Music composed by Ramana Gogula.

Track listing
| No. | Title | Lyrics | Singer(s) | Length |
|---|---|---|---|---|
| 1. | "Made in Andhra" | Chandra Bose | Ramana Gogula | 6:57 |
| 2. | "Pedavi Datani" | Sirivennela Sitarama Sastry | Ramana Gogula, Sunitha | 4:36 |
| 3. | "Edola Vundi" | Surendra Krishna | Ramana Gogula | 5:10 |
| 4. | "Vayyari Bhama" | Sirivennela Sitarama Sastry | Ramana Gogula | 5:16 |
| 5. | "Travelling Soldier" | Ramana Gogula | Ramana Gogula | 4:27 |
| 6. | "Kalakalu" | Chandra Bose | S. P. Balasubrahmanyam | 5:11 |
| 7. | "College Blues" |  | Ramana Gogula | 1:15 |
| 8. | "Thati Chettu" |  | Pawan Kalyan | 1:21 |
| 9. | "Em Pilla Maatadava" |  | Pawan Kalyan | 1:57 |
| Total length: |  |  |  | 36:10 |

==Reception==
Deccan Herald wrote, "While the first half is full of fun-frolic situations, the second half of the movie brims with heart-wringing moments" but criticized the dubbing of film's actresses and called Ramana Gogula's score "Finger-snapping and peppy".

===Box office===
Thammudu, released on 15 July 1999, became another sensational success for Pawan Kalyan, who was already popular due to hits like Suswagatham and Tholi Prema.
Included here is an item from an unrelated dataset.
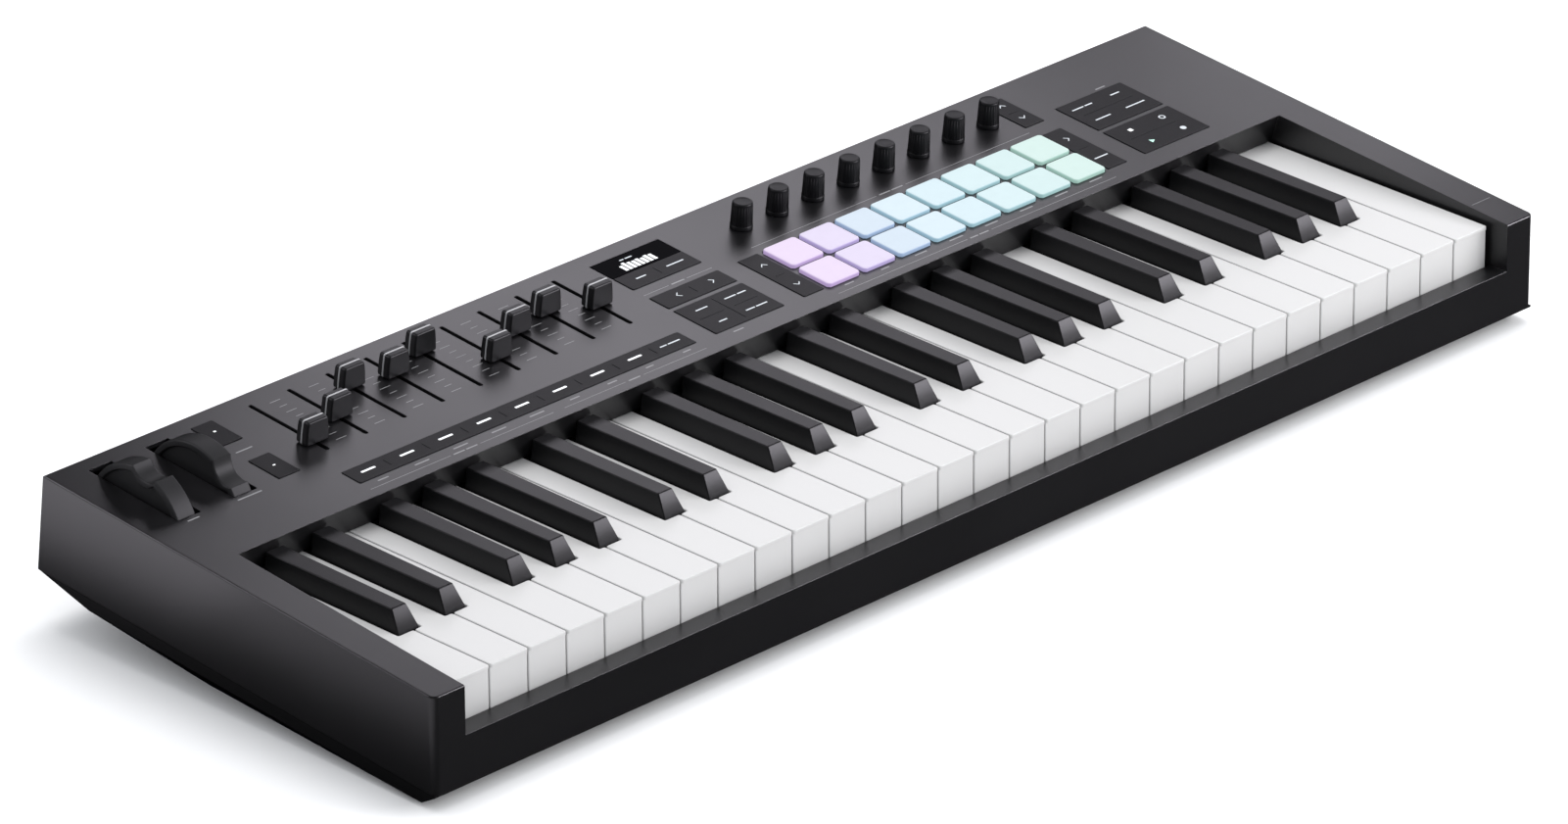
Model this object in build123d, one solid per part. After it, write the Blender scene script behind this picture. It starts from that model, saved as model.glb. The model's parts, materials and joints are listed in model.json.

It had a theatrical business of ₹4.5–5.2 crore and collected a distributor share of ₹9.25–9.46 crore, emerging as a blockbuster. Thammudu resulted in a profit of over ₹4 crore for buyers and also became the second-highest-grossing film in the Nizam region after Choodalani Vundi (1998).